Martim Sousa Tavares / Fotografia de Rui André Soares – CCA

AMF – O projeto da Orquestra Sem Fronteiras (OSF), em Idanha-a-Nova, “tem como matriz a criação de oportunidades de participação e fruição cultural, fortalecendo o ecossistema social, económico e cultural do nosso país e contribuindo para a diminuição das assimetrias geográficas.” Pode-se ler no site da orquestra. Já no livro: “num simples silogismo lógico à maneira de Aristóteles (…) O indivíduo/cidadão aspira e tem o poder de melhorar a comunidade/o mundo”. São estas as linhas-mestras que te guiam enquanto cidadão?

Sim, embora falte aí a segunda parte do silogismo, que era o que é que a arte pode fazer pelo mundo, no fundo. Acho que sim, nós, enquanto membros de uma comunidade, quer queiramos quer não, estamos neste mundo trazidos por alguém e temos de nos relacionar com outrem. É como aquelas coisas, “deixe esta sala melhor ou igual àquilo que encontrou” e, portanto, a nossa passagem pelo mundo deve ser um bocadinho isso, tentar não estragar, pelo menos. Isso implica ter um olhar atento sobre o que é que precisa de conserto. Qualquer pessoa pode dar o seu contributo, em qualquer área da sua expressão, da sua existência. No meu caso, é isso enquanto músico e português. Identifiquei naquela zona do território aquilo que era a falta de um certo núcleo de oportunidades para os jovens, mas também para as pessoas que vivem naquela zona e, dessa forma, nasceu a Orquestra Sem Fronteiras. Mas posso garantir que se fosse carpinteiro, o mesmo olhar que tenho ter-se-ia materializado num outro projeto na minha expressão, naquele caso, na carpintaria. Não sei o que esse projeto seria, mas acredito que está ao alcance de qualquer pessoa dar passos na sua Madre Teresa de Calcutá, também.

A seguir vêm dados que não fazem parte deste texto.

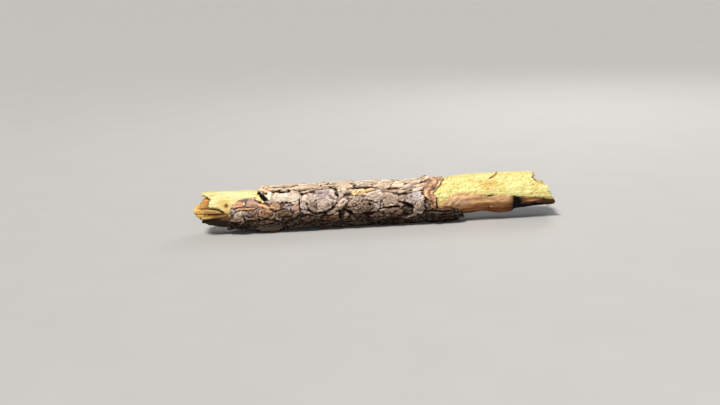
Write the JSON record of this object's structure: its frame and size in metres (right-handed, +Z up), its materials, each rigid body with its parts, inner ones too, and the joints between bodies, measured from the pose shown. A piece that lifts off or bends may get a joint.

Acho que isto é uma coisa realista e até pragmática, que nos define enquanto membros de uma comunidade.

AMF- No país já há conservatórios, escolas profissionais de música de norte a sul, no interior também. Achas que tem sido feita uma descentralização, ou uma pessoa que queira seguir a via da música clássica ainda terá de nascer no sítio certo para evoluir? Ainda há coisas que necessitam de ser resolvidas?

Não é só na música clássica. O discurso é quase o acesso ao ensino superior. Basta ver os sítios em que as pessoas mais vão para o ensino superior. A distribuição de oportunidades é muito diferente, portanto, não é só a questão de ser músico. Há escolas profissionais e conservatórios pelo país inteiro desde o 25 de Abril. A questão é esta: quem vai estudar música ali, e porque é que vai estudar música ali? Com base em que experiências é que se vai agarrar à profissão? Vai acreditar que aquilo é o futuro quando, à sua volta, não há trabalho naquela área, chega aos 20 anos e nunca ganhou um euro a tocar aquele tipo de música? É uma coisa pouco realista. Mais depressa desiste daquilo e vai trabalhar em alguma coisa mais pragmática. A nossa ideia é mitigar este efeito, é que estes jovens não desistam, que por viverem em Belmonte, no Fundão ou na Covilhã não tenham de desistir da música. Estes são os jovens que ganham o seu dinheiro connosco, têm as suas experiências a tocar connosco, veem o país, conhecem outros músicos, tornam-se profissionais ao ponto de dizerem, ‘vou fazer disto carreira’. O mais interessante é que no seio da OSF já começam a nascer pequenos projetos, o que é extremamente bom: há o cogumelo mãe e ele já polinizou à volta para que nasçam outros. Isso é sinal de que aquela terra estava fértil e havia ali material vivo à espera de uma oportunidade.